Femboy Hooters: The Internet’s Favourite Meme Restaurant Explained
If you’ve spent any time on Twitter, Reddit, or TikTok over the last few years, chances are you’ve stumbled across Femboy Hooters — the internet’s favorite fictional restaurant. Think Hooters, but instead of the classic “girls in orange shorts,” it’s staffed entirely by femboys serving wings, rizz, and chaotic good energy.
So… is Femboy Hooters real? Not exactly. But its story is peak internet: part satire, part fantasy, and all meme magic.

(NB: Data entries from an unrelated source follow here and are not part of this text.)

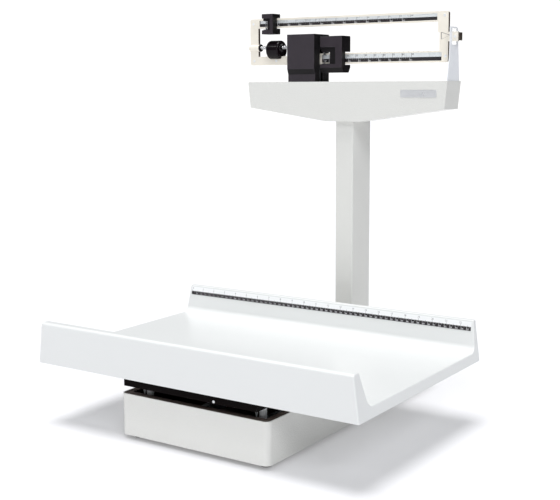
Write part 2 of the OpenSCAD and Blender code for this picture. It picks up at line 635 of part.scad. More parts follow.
module tray_ends(i) polygon([[-tray_len / 2 + i, tray_low - 1], [tray_len / 2 - i, tray_low - 1],
    [tray_len / 2 - tray_end_draft - i, tray_top + 1], [-tray_len / 2 + tray_end_draft + i, tray_top + 1]]);
module tray() color("white") difference() {
    union() {
        difference() {
            intersection() {
                plate_yz([-tray_len / 2, tray_len / 2]) tray_section(0);
                plate_xz([tray_front, tray_back]) tray_ends(0);
            }
            intersection() {
                plate_yz([-tray_len / 2, tray_len / 2]) tray_section(tray_t);
                plate_xz([tray_front, tray_back]) tray_ends(tray_t);
            }
        }
        for (s = [-1, 1], x = [165, 225])
            slab([s * x - 1.2, s * x + 1.2], [tray_front + 1, tray_back - 1.5], [108, bed_z - 1]);
        for (p = screw_at) rod_z(p[0], p[1], deck_z[1], bed_z - 1, 14);
    }
    for (p = screw_at) rod_z(p[0], p[1], deck_z[1] - 1, bed_z - 2.5, 4.9);
}
module tray_screws() color("silver") for (p = screw_at) {
    rod_z(p[0], p[1], deck_z[1] - 2.5, bed_z - 3, 4.8);
    rod_z(p[0], p[1], deck_z[1] - 5.5, deck_z[1] - 2.5, 10);
}
tape_len = 580;
tape_w = 15;
tape_drop = 3.5;         // from the wall's crest to the tape's upper edge, along the wall
tape_lean = atan((wall_crest[0] - wall_foot[0]) / (tray_top - bed_z));
module measuring_tape() color("black")
    translate([-tape_len / 2, wall_crest[0], tray_top]) rotate([-tape_lean, 0, 0])
        translate([0, -0.42, -tape_drop - tape_w]) cube([tape_len, 0.4, tape_w]);

base_shell();
base_chassis();
rubber_feet();
foot_screws();
fulcrum_stands();
fulcrum_bearings();
column_flange();
column_screws();
column_tube();
head_shelf();
head_shell();
head_back_cover();
head_screws();
tip_guard();
guard_screws();
beam_stand();
beam_bearings();
transfer_stand();
transfer_bearings();
fulcrum_cover();
cover_screws();
name_plate();
beam_frame();
upper_scale_strip();
lower_scale_strip();
beam_rivets();
fulcrum_pivot();
load_pivot();
tip_tab();
balance_screw();
screw_collar();
balance_weight();
small_poise();
small_poise_index();
small_poise_rider();
large_poise();
large_poise_index();
large_poise_pawl();
large_poise_keeper();
beam_link();
transfer_lever();
transfer_pivots();
pull_rod();
rod_stirrups();
rod_nuts();
main_lever();
main_lever_pivots();
main_lever_seats();
short_lever();
short_lever_pivots();
platform_frame();
platform_posts();
post_bearings();
hold_down_clips();
deck_screw();
tray();
measuring_tape();
tray_screws();
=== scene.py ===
"""Looks of a mechanical beam scale with a shallow tray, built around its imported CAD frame.

Everything is in metres, in the row frame: +Z up, +X along the beam to its tip, -Y towards the user.
"""

import math

import bmesh
import bpy
from mathutils import Matrix, Vector


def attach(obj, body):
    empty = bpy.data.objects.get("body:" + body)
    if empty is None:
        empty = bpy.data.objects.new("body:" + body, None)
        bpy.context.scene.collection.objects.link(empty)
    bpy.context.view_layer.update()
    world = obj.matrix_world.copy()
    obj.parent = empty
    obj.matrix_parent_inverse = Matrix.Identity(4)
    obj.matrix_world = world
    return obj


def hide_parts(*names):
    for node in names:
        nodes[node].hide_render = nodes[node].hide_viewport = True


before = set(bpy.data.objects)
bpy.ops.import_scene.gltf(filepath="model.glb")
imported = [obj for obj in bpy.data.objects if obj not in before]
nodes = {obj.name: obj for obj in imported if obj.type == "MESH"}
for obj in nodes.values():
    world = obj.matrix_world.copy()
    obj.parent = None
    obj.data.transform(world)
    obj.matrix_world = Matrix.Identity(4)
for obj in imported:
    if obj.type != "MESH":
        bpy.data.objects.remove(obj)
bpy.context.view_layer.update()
MM = 0.001


# ---------- camera, light and floor ----------
CAMERA_TURN = (33.84, 8.88, -0.285)
CAMERA_SPOT = (0.9765, -1.4633, 0.5557)
LENS_MM, SENSOR_MM = 68.49, 36
FLOOR_HALF = 14


def make_camera():
    """Camera at the photograph's viewing angle, about 34 degrees round to the right of the front."""
    yaw, pitch, roll = (math.radians(a) for a in CAMERA_TURN)
    forward = Vector((-math.sin(yaw) * math.cos(pitch), math.cos(yaw) * math.cos(pitch), -math.sin(pitch)))
    level = Vector((math.cos(yaw), math.sin(yaw), 0))
    right = level * math.cos(roll) + level.cross(forward) * math.sin(roll)
    up = right.cross(forward)
    data = bpy.data.cameras.new("camera")
    data.lens = LENS_MM
    data.sensor_width = SENSOR_MM
    data.clip_start, data.clip_end = 0.05, 60
    camera = bpy.data.objects.new("camera", data)
    bpy.context.scene.collection.objects.link(camera)
    turn = Matrix((right, up, -forward)).transposed().to_4x4()
    camera.matrix_world = Matrix.Translation(CAMERA_SPOT) @ turn
    bpy.context.scene.camera = camera


def soft_light(name, travel, level, spread, color=(1, 1, 1)):
    """Far soft light that travels along a direction, with an angular size in degrees."""
    data = bpy.data.lights.new(name, "SUN")
    data.energy = level * math.pi
    data.angle = math.radians(spread)
    data.color = color
    light = bpy.data.objects.new(name, data)
    bpy.context.scene.collection.objects.link(light)
    light.rotation_mode = "QUATERNION"
    light.rotation_quaternion = Vector(travel).to_track_quat("-Z", "Y")


def dark_card(name, centre, aim, size):
    """Black card that only reflections see, which gives bright metal its dark bands."""
    bm = bmesh.new()
    bmesh.ops.create_grid(bm, x_segments=1, y_segments=1, size=size / 2)
    mesh = bpy.data.meshes.new(name)
    bm.to_mesh(mesh)
    bm.free()
    card = bpy.data.objects.new(name, mesh)
    bpy.context.scene.collection.objects.link(card)
    card.location = centre
    card.rotation_mode = "QUATERNION"
    card.rotation_quaternion = (Vector(aim) - Vector(centre)).to_track_quat("Z", "Y")
    mesh.materials.append(plain_stage("card_black", (0.015, 0.012, 0.01), 0.9))
    card.visible_camera = False
    card.visible_diffuse = False
    card.visible_shadow = False


def plain_stage(name, color, rough, glow=0.0):
    """Unpatterned material for what isn't part of the object."""
    mat = bpy.data.materials.new(name)
    mat.use_nodes = True
    shader = mat.node_tree.nodes["Principled BSDF"]
    shader.inputs["Base Color"].default_value = (*color, 1)
    shader.inputs["Roughness"].default_value = rough
    shader.inputs["Specular IOR Level"].default_value = 0.1
    shader.inputs["Emission Color"].default_value = (1, 1, 1, 1)
    shader.inputs["Emission Strength"].default_value = glow
    return mat


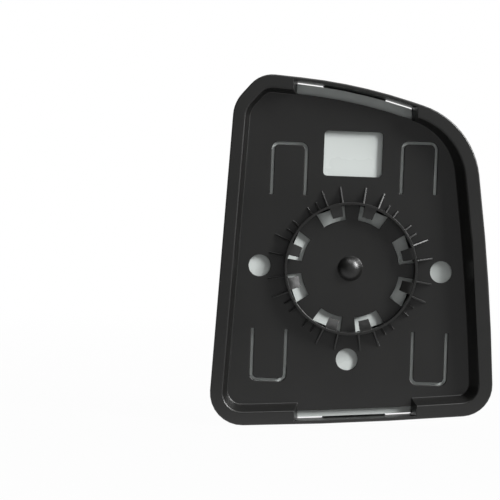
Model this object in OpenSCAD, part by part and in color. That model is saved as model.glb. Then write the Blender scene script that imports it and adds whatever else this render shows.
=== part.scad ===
// Van door mirror glass: a convex glass held in a moulded carrier with a round clip ring.
// The part is worked out lying on its glass, x to the right, y up the mirror and h to the back.
// It then stands up: glass to -Y, back to +Y, +Z up, origin on the clip ring's free edge.

/* [Outline] */
// Lower corner of the tall side, seen from the ring's axis: across, up, radius
tall_low = [79.0, -92.7, 18.5]; // [-150:0.1:150]
// Upper corner of the tall side
tall_high = [70.6, 92.7, 20]; // [-150:0.1:150]
// Highest corner: how far inwards and up from the one below it, and its radius
peak_step = [14.7, 17.3, 16.5]; // [4:0.1:60]
// Middle of the bowed top edge: across, up, and how far its bend runs to each side
top_bow = [0.3, 105.9, 32]; // [-150:0.1:150]
// Large upper corner of the short side
short_high = [-66.6, 86.2, 47]; // [-150:0.1:150]
// Middle of the bowed short side
short_bow = [-79.5, -5.3, 53.4]; // [-150:0.1:150]
// Lower corner of the short side
short_low = [-83.8, -79.8, 18]; // [-150:0.1:150]
// Middle of the bowed bottom edge
bottom_bow = [-5.2, -88.2, 58.4]; // [-150:0.1:150]

/* [Glass] */
// Radius of the convex face
glass_radius = 1800; // [900:10:4000]
// Thickness of the glass
glass_t = 2.2; // [1.5:0.1:3]
// Slit between the glass edge and the wall round it
glass_gap = 0.8; // [0.4:0.05:1.2]
// Bedding gap between the glass and the plate behind it
bed_gap = 0.15; // [0.05:0.05:0.3]

/* [Rim] */
// Height of the rim's back face behind the glass's front
rim_h = 17; // [14:0.1:22]
// Thickness of the outer wall
wall_t = 2; // [1.4:0.1:2.6]
// How far the outer wall's edge stands in front of the glass
wall_proud = 0.6; // [0.2:0.1:1.2]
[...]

Is Femboy Hooters a Real Restaurant?
Let’s clear the air — no, Femboy Hooters isn’t a real, physical restaurant chain. You can’t walk into one and order boneless wings from a cute femboy in crop top and thigh-highs (not yet, anyway).
The whole idea began as a meme — a social-media-born “what if?” that spread faster than a limited-edition McDonald’s sauce drop. The concept plays on the well-known Hooters brand, flipping its famously gendered appeal into something fun, and completely internet-native.
Femboy Hooters Gallery




Femboy Hooters - The Origin Story
The first spark came on October 1, 2019, when Twitter user @Comfy_Times joked:
“hooters but it’s staffed entirely by femboys.”
It was a simple post, but it struck a chord — racking up hundreds of likes and retweets. Then, a few weeks later, another user, @AliceAvizandum, imagined a future where all restaurants were replaced by Femboy Hooters.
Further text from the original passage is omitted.